Comment 15 for bug 1740892

Revision history for this message
Nish Aravamudan (nacc) wrote : Re: [Bug 1740892] Re: corosync upgrade on 2018-01-02 caused pacemaker to fail

On Mon, Jan 8, 2018 at 9:51 AM, Nish Aravamudan
<email address hidden> wrote:
> On Mon, Jan 8, 2018 at 8:48 AM, Victor Tapia <email address hidden> wrote:
>> As mentioned by Mario @ #10, stopping corosync while pacemaker runs
>> throws the same error as the upgrade. Syslog from Xenial +
>> corosync=2.3.5-3ubuntu1:
>>
>> Jan 8 16:24:37 xenial-corosync systemd[1]: Stopping Pacemaker High Availability Cluster Manager...
>> Jan 8 16:24:37 xenial-corosync pacemakerd[28747]: notice: Invoking handler for signal 15: Terminated
>> Jan 8 16:24:37 xenial-corosync crmd[28753]: notice: Invoking handler for signal 15: Terminated
>> Jan 8 16:24:37 xenial-corosync crmd[28753]: notice: State transition S_IDLE -> S_POLICY_ENGINE [ input=I_SHUTDOWN cause=C_SHUTDOWN origin=crm_shutdown ]
>> Jan 8 16:24:37 xenial-corosync pengine[28752]: notice: Delaying fencing operations until there are resources to manage
>> Jan 8 16:24:37 xenial-corosync pengine[28752]: notice: Scheduling Node xenial-corosync for shutdown
>> Jan 8 16:24:37 xenial-corosync pengine[28752]: notice: Calculated Transition 1: /var/lib/pacemaker/pengine/pe-input-52.bz2
>> Jan 8 16:24:37 xenial-corosync crmd[28753]: notice: Transition 1 (Complete=1, Pending=0, Fired=0, Skipped=0, Incomplete=0, Source=/var/lib/pacemaker/pengine/pe-input-52.bz2): Complete
>> Jan 8 16:24:37 xenial-corosync crmd[28753]: notice: Disconnecting from Corosync
>> Jan 8 16:24:37 xenial-corosync cib[28748]: warning: new_event_notification (28748-28753-12): Broken pipe (32)
>> Jan 8 16:24:37 xenial-corosync pengine[28752]: notice: Invoking handler for signal 15: Terminated
>> Jan 8 16:24:37 xenial-corosync attrd[28751]: notice: Invoking handler for signal 15: Terminated
>> Jan 8 16:24:37 xenial-corosync lrmd[28750]: notice: Invoking handler for signal 15: Terminated
>> Jan 8 16:24:37 xenial-corosync stonith-ng[28749]: notice: Invoking handler for signal 15: Terminated
>> Jan 8 16:24:37 xenial-corosync cib[28748]: notice: Invoking handler for signal 15: Terminated
>> Jan 8 16:24:37 xenial-corosync cib[28748]: notice: Disconnecting from Corosync
>> Jan 8 16:24:37 xenial-corosync cib[28748]: notice: Disconnecting from Corosync
>> Jan 8 16:24:37 xenial-corosync systemd[1]: Stopped Pacemaker High Availability Cluster Manager.
>>
>>
>> Pacemakerd shuts down sending SIGTERM to its components, but after the install, corosync does not start pacemaker.

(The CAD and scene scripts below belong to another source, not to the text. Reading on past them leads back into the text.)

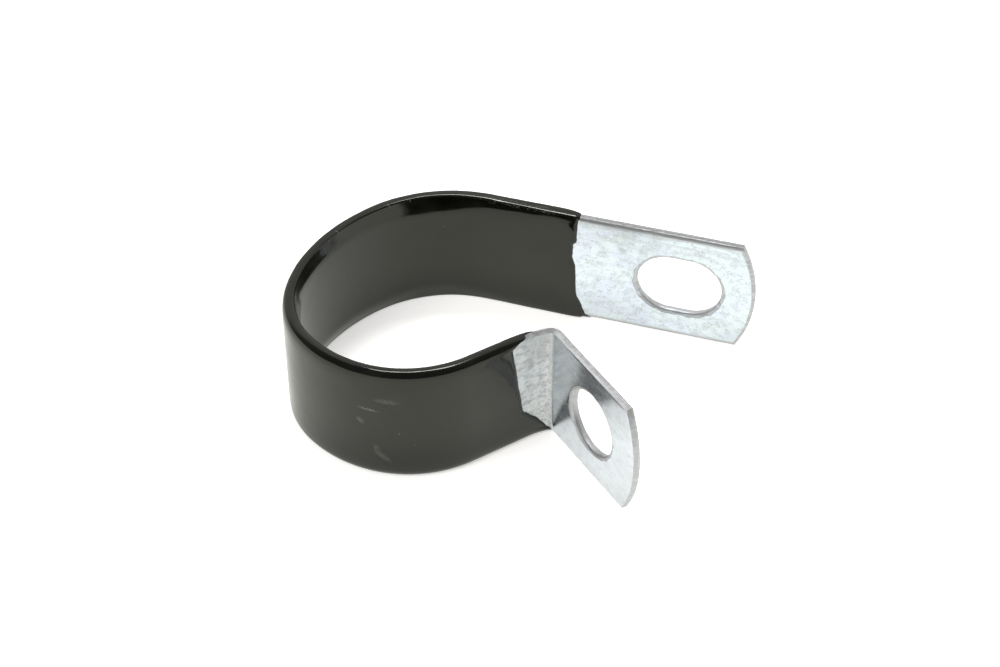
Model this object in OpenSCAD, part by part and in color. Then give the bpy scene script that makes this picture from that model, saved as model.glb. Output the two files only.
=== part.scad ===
// P clip for cable, hose or pipe: one zinc-plated steel strip bent to an open loop,
// with a dipped vinyl coat over the loop and the start of both legs.
// Units: millimetres. The clip stands on the long edge of its coat.
// +X along the long leg towards its slotted end, +Z across the strip.
// Origin: middle of the bounding box at its base.

/* [Strip] */
// Width of the steel strip
strip_w = 12.7; // [9.5:0.1:25.4]
// Thickness of the steel strip
strip_t = 0.8; // [0.5:0.05:1.6]

/* [Loop] */
// Loop radius beside the long leg, at mid thickness
crown_r = 13.1; // [10:0.1:20]
// Turn of that arc
crown_a = 51; // [30:1:70]
// Radius of the flatter far side
side_r = 18.2; // [12:0.1:26]
// Turn of the far side
side_a = 44; // [25:1:60]
// Radius of the tight corner below the far side
corner_r = 9.3; // [7:0.1:14]
// Turn of the tight corner
corner_a = 50; // [30:1:70]
// Radius of the belly
belly_r = 12.3; // [9:0.1:18]
// Turn of the belly
belly_a = 31; // [15:1:50]
// Radius of the arc that rises to the short leg
rise_r = 11.1; // [8:0.1:16]
// Turn of that arc
rise_a = 53; // [35:1:70]

/* [Legs] */
// Long leg, from the loop to the corners of its end
long_l = 25.8; // [20:0.1:40]
// Short leg, from the loop to its foot
short_l = 6.5; // [4:0.1:12]
// Radius of the easy bend at the foot, at mid thickness
foot_r = 5.6; // [4:0.1:10]
// Turn of the easy bend
foot_a = 20; // [10:1:30]
// Inside radius of the sharp bend
bend_in_r = 0.5; // [0.5:0.05:1.5]
// Turn of the sharp bend
bend_a = 71; // [55:1:90]
// Short tab, from the sharp bend to the corners of its end
tab_l = 11.9; // [10:0.1:20]
// Radius of the arc that ends both tabs
tab_end_r = 13.4; // [10:0.1:30]

/* [Holes] */
// Diameter of the round hole and width of the slot
hole_d = 6.7; // [4:0.1:9]
// Slot length, end to end
slot_l = 8.6; // [5:0.1:14]
// Slot centre to the tip of the long leg
slot_edge = 7.7; // [5:0.1:12]
// Hole centre to the tip of the short tab
hole_edge = 7.2; // [5:0.1:12]

/* [Coat] */
// Coat thickness on every side of the strip
coat_t = 0.3; // [0.2:0.05:0.45]
// Bare strip on the long leg, from the corners of its end
long_bare = 16.2; // [12:0.1:25]
// Coat carried past the sharp bend, along the lower edge
coat_over = 0.9; // [0:0.1:2]
// How far the dip line leans across the short leg
lean_a = 65; // [40:1:75]

/* [Hidden] */
$fn = 96;
coated_t = strip_t + 2*coat_t;
coated_w = strip_w + 2*coat_t;
tab_sag = tab_end_r - sqrt(pow(tab_end_r, 2) - pow(strip_w/2, 2));
through = 4*strip_t;    // length of a cut that goes through a tab
dip_lead = 2;           // coat kept past each dip line's mean, for the line to cut
dip_reach = 12;         // size of the solids that cut along a dip line

// Runs of the middle line, as [length, 0], or [radius at mid thickness, turn] with a left
// turn over zero
loop = [[crown_r, crown_a], [side_r, side_a], [corner_r, corner_a], [belly_r, belly_a],
        [rise_r, rise_a]];
foot = [[foot_r, -foot_a], [bend_in_r + strip_t/2, -bend_a]];
bent = concat(loop, [[short_l, 0]], foot);

// Dip lines, where the coat stops: [distance from the mean, height as a part of the coated
// width]. On the short leg the coat creeps round the sharp bend along the lower edge.
long_dip = [[0.6, 1.05], [0.5, 0.95], [0.1, 0.71], [-0.2, 0.69], [-0.3, 0.56], [0, 0.44],
            [0, 0.18], [0.9, 0.05], [1.4, -0.05]];
short_dip = [[-0.17, 1.05], [-0.23, 0.92], [0.2, 0.35], [0.26, 0.28], [1.1, 0.16],
             [1.8, 0.06], [2.3, -0.05]];

// Place and heading at the end of a run, from [x, y, heading]
function step(p, s) = s[1] == 0
    ? [p[0] + s[0]*cos(p[2]), p[1] + s[0]*sin(p[2]), p[2]]
    : let (k = sign(s[1]), q = p[2] + s[1])
      [p[0] - k*s[0]*(sin(p[2]) - sin(q)), p[1] + k*s[0]*(cos(p[2]) - cos(q)), q];

// Stations along a list of runs: one at each end of a straight, and every few degrees of a bend
function stations(p, runs, i = 0) = i == len(runs) ? [p] :
    let (s = runs[i], n = s[1] == 0 ? 1 : ceil(abs(s[1])/(s[0] < 3 ? 9 : 4)))
    concat([for (k = [0 : n - 1]) k == 0 ? p : step(p, [s[0], s[1]*k/n])],
           stations(step(p, s), runs, i + 1));
function end_of(v) = v[len(v) - 1];

// A station's point, moved to the left of the heading
function beside(p, d) = [p[0] - d*sin(p[2]), p[1] + d*cos(p[2])];
function outline(v, w) = concat([for (p = v) beside(p, w/2)],
    [for (i = [len(v) - 1 : -1 : 0]) beside(v[i], -w/2)]);

// The strip starts at the tip of the long leg and ends at the tip of the short tab
start_a = 180;           // heading there, against +X
start = [0, 0, start_a];
tab_at = end_of(stations(start, concat([[long_l, 0]], bent)));
tab_end = step(tab_at, [tab_l, 0]);
foot_at = end_of(stations(start, concat([[long_l, 0]], loop, [[short_l, 0]])));
strip_line = stations(step(start, [-tab_sag, 0]),
                      concat([[long_l + tab_sag, 0]], bent, [[tab_l + tab_sag, 0]]));
coat_from = long_bare - dip_lead;
coat_line = stations(step(start, [coat_from, 0]),
                     concat([[long_l - coat_from, 0]], bent, [[coat_over, 0]]));

// The part is centred on its own outline
plan = concat(outline(strip_line, strip_t), outline(coat_line, coated_t));
mid_x = (min([for (p = plan) p[0]]) + max([for (p = plan) p[0]]))/2;
mid_y = (min([for (p = plan) p[1]]) + max([for (p = plan) p[1]]))/2;

// Puts children at a place and heading on the middle line, at mid height
module at(p) {
    translate([p[0] - mid_x, p[1] - mid_y, coated_w/2]) rotate([0, 0, p[2]]) children();
}

// Cuts the end of a tab to its arc, from the line of its corners
module end_cut() {
    difference() {
        translate([-tab_sag, -through, -strip_w])
            cube([3*tab_sag, 2*through, 2*strip_w]);
        translate([tab_sag - tab_end_r, 0, 0]) rotate([90, 0, 0])
            cylinder(r = tab_end_r, h = 3*through, center = true);
    }
}

// Round hole, or a slot if it is longer than it is wide, through a tab
module hole_cut(l, edge) {
    travel = l - hole_d;
    translate([tab_sag - edge, 0, 0]) rotate([90, 0, 0]) {
        for (k = travel > 0 ? [-1, 1] : [0])
            translate([k*travel/2, 0, 0]) cylinder(d = hole_d, h = through, center = true);
        if (travel > 0) cube([travel, hole_d, through], center = true);
    }
}

// The strip before its holes, which is also the hollow of the coat
module strip_body() {
    translate([-mid_x, -mid_y, coat_t]) linear_extrude(strip_w)
        polygon(outline(strip_line, strip_t));
}

module steel_strip() {
    color([0.78, 0.8, 0.82])
    difference() {
        strip_body();
        at(start) rotate([0, 0, 180]) end_cut();
        at(start) rotate([0, 0, 180]) hole_cut(slot_l, slot_edge);
        at(tab_end) end_cut();
        at(tab_end) hole_cut(hole_d, hole_edge);
    }
}

// The coat over the whole of its line, with full round edges, as rings carried along it
module coat_body() {
    r = coated_t/2;
    flat = coated_w/2 - r;
    ring = concat([for (a = [0 : 30 : 180]) [r*cos(a), flat + r*sin(a)]],
                  [for (a = [180 : 30 : 360]) [r*cos(a), r*sin(a) - flat]]);
    n = len(ring);
    last = len(coat_line) - 1;
    points = [for (p = coat_line, q = ring)
        [beside(p, q[0])[0] - mid_x, beside(p, q[0])[1] - mid_y, coated_w/2 + q[1]]];
    walls = [for (i = [0 : last - 1], j = [0 : n - 1])
        [i*n + j, i*n + (j + 1) % n, (i + 1)*n + (j + 1) % n, (i + 1)*n + j]];
    caps = [[for (j = [n - 1 : -1 : 0]) j], [for (j = [0 : n - 1]) last*n + j]];
    polyhedron(points, concat(walls, caps));
}

// What a dip line leaves bare: everything past it, along +X
module bare_cut(dip, reach) {
    rotate([90, 0, 0]) linear_extrude(2*dip_reach, center = true)
        polygon(concat([for (p = dip) [p[0], (p[1] - 0.5)*coated_w]],
                       [[reach, -0.55*coated_w], [reach, 0.55*coated_w]]));
}

module vinyl_coat() {
    color([0.05, 0.05, 0.05])
    difference() {
        coat_body();
        strip_body();
        at(step(start, [long_bare, 0])) rotate([0, 0, 180]) bare_cut(long_dip, 2*dip_lead);
        at(foot_at) rotate([0, 0, -lean_a]) bare_cut(short_dip, dip_reach);
    }
}

steel_strip();
vinyl_coat();
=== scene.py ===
import bpy
import math
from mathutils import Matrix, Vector, noise


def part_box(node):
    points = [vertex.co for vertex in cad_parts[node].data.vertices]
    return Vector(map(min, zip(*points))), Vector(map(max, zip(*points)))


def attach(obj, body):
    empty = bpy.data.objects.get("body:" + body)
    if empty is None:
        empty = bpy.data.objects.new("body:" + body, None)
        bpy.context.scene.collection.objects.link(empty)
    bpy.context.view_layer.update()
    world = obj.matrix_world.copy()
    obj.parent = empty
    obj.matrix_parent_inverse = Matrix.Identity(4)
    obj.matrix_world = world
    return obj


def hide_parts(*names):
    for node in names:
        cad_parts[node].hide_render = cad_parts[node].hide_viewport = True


# a P clip: one bent strip of zinc-plated steel in a dipped vinyl coat
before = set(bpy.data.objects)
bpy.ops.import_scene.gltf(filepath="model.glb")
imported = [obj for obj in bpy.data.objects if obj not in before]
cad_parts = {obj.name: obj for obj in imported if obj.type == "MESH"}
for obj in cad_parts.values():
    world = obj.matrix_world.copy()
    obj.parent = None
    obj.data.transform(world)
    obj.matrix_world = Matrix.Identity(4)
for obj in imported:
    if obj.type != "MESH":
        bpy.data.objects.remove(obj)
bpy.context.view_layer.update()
mm = 0.001

stripLow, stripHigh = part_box("steel_strip")


# camera, looking down on the clip with its open side to the right

cameraView = {
    "aim": (-1.63, 1.69, 6.35),  # mm, a point inside the loop at mid height
    "azimuth": 16.73,
    "elevation": 42.26,
    "distance": 214.9,  # mm
    "lens": 79.57,
    "nearest": 0.01,  # m, nothing closer than this is drawn
}


def makeCamera():
    cameraData = bpy.data.cameras.new("clipCamera")
    cameraData.lens = cameraView["lens"]
    cameraData.clip_start = cameraView["nearest"]
    camera = bpy.data.objects.new("clipCamera", cameraData)
    bpy.context.scene.collection.objects.link(camera)
    turn = math.radians(cameraView["azimuth"])
    rise = math.radians(cameraView["elevation"])
    back = Vector((math.sin(turn) * math.cos(rise), -math.cos(turn) * math.cos(rise), math.sin(rise)))
    camera.location = (Vector(cameraView["aim"]) + back * cameraView["distance"]) * mm
    camera.rotation_euler = (-back).to_track_quat("-Z", "Y").to_euler()
    bpy.context.scene.camera = camera


makeCamera()
print("camera set")


# the bent line: the flat blank is drawn as (along, side, height) in mm and laid on this line

bentLine = {
    "thick": 0.8,
    "width": 12.7,
    "tipRadius": 13.4,  # arc that ends both tabs
    # a run is (length, 0) or (radius at mid thickness, turn in degrees, left turns over zero)
    "longLeg": (25.8, 0),
    "loop": [(13.1, 51), (18.2, 44), (9.3, 50), (12.3, 31), (11.1, 53)],
    "shortLeg": (6.5, 0),
    "foot": (5.6, -20),
    "bend": (0.9, -71),
    "shortTab": (11.9, 0),
}

halfThick = bentLine["thick"] / 2
halfWidth = bentLine["width"] / 2
tipSag = bentLine["tipRadius"] - math.sqrt(bentLine["tipRadius"] ** 2 - halfWidth ** 2)
midHeight = (stripLow.z + stripHigh.z) / 2 / mm
stripTop = midHeight + halfWidth
stripBottom = midHeight - halfWidth


def stepAlong(place, run, share):
    # place and heading after a share of one run
    x, y, heading = place
    if run[1] == 0:
        return x + run[0] * share * math.cos(heading), y + run[0] * share * math.sin(heading), heading
    side = math.copysign(1, run[1])
    turned = heading + math.radians(run[1]) * share
    return (x - side * run[0] * (math.sin(heading) - math.sin(turned)),
            y + side * run[0] * (math.cos(heading) - math.cos(turned)), turned)


def runLength(run):
    return run[0] if run[1] == 0 else run[0] * math.radians(abs(run[1]))


def placeRuns():
    # (how far along a run starts, its place and heading there, the run) for each, and the whole length
    place = (stripHigh.x / mm - tipSag, stripHigh.y / mm - halfThick, math.pi)
    along = 0.0
    starts = []
    for run in [bentLine["longLeg"], *bentLine["loop"], bentLine["shortLeg"],
                bentLine["foot"], bentLine["bend"], bentLine["shortTab"]]:
        starts.append((along, place, run))
        place = stepAlong(place, run, 1)
        along += runLength(run)
    return starts, along


runStarts, lineEnd = placeRuns()  # the line ends at the corners of the short tab
loopRuns = runStarts[1:-4]
loopStart = loopRuns[0][0]
shortLegStart, footStart, bendStart, tabStart = (start for start, _, _ in runStarts[-4:])


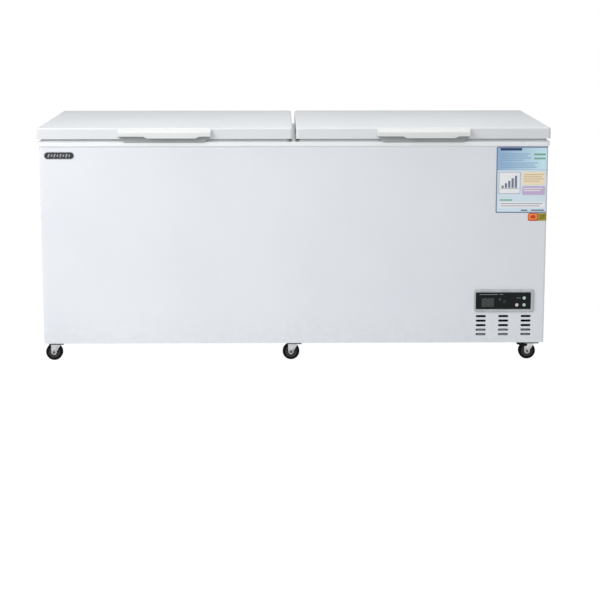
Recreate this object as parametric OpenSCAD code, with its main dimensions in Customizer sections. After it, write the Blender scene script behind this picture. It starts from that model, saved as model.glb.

BTW, "systemctl restart corosync" restarts both services perfectly
>>
>> I think that the option A from James Page (#11) is the way to go
>
> I took a quick look at a LXD container after seeing Felipe and
> Victor's posts. It seems like this is a bug in the xenial (at least)
> systemd unit files:
>
> # grep pacemaker /lib/systemd/system/corosync.service
> # pacemaker.service, and if you want to exert the watchdog when a
>
> # grep corosync /lib/systemd/system/pacemaker.service
> After=corosync.service
> Requires=corosync.service
> # ExecStopPost=/bin/sh -c 'pidof crmd || killall -TERM corosync'
>
> So, what I see is that corosync.service has no dependency on
> pacemaker.service (in the file).
>
> pacemaker.service will start after corosync.service. And when
> pacemaker.service is shutdown it will be before corosync.service.
> Additionally, if pacemaker.service is started, then corosync.service
> is started as well.
>
> Note, nothing specifies what Felipe said -- there is no guarantee that
> pacemaker is started, restarted, etc. when corosync is.
>
> I think the next step is to look at Bionic's systemd services
> (probably newer) or upstream's and see if there is a difference, or
> new dependencies added there.

Or perhaps ask upstream what they think is providing this assurance in
their systemd files, because I'm not seeing it.

If we have a hard dependency between pacemaker and corosync, then I
think we might need a PartOf directive, in order to ensure they are
always following the state transitions together.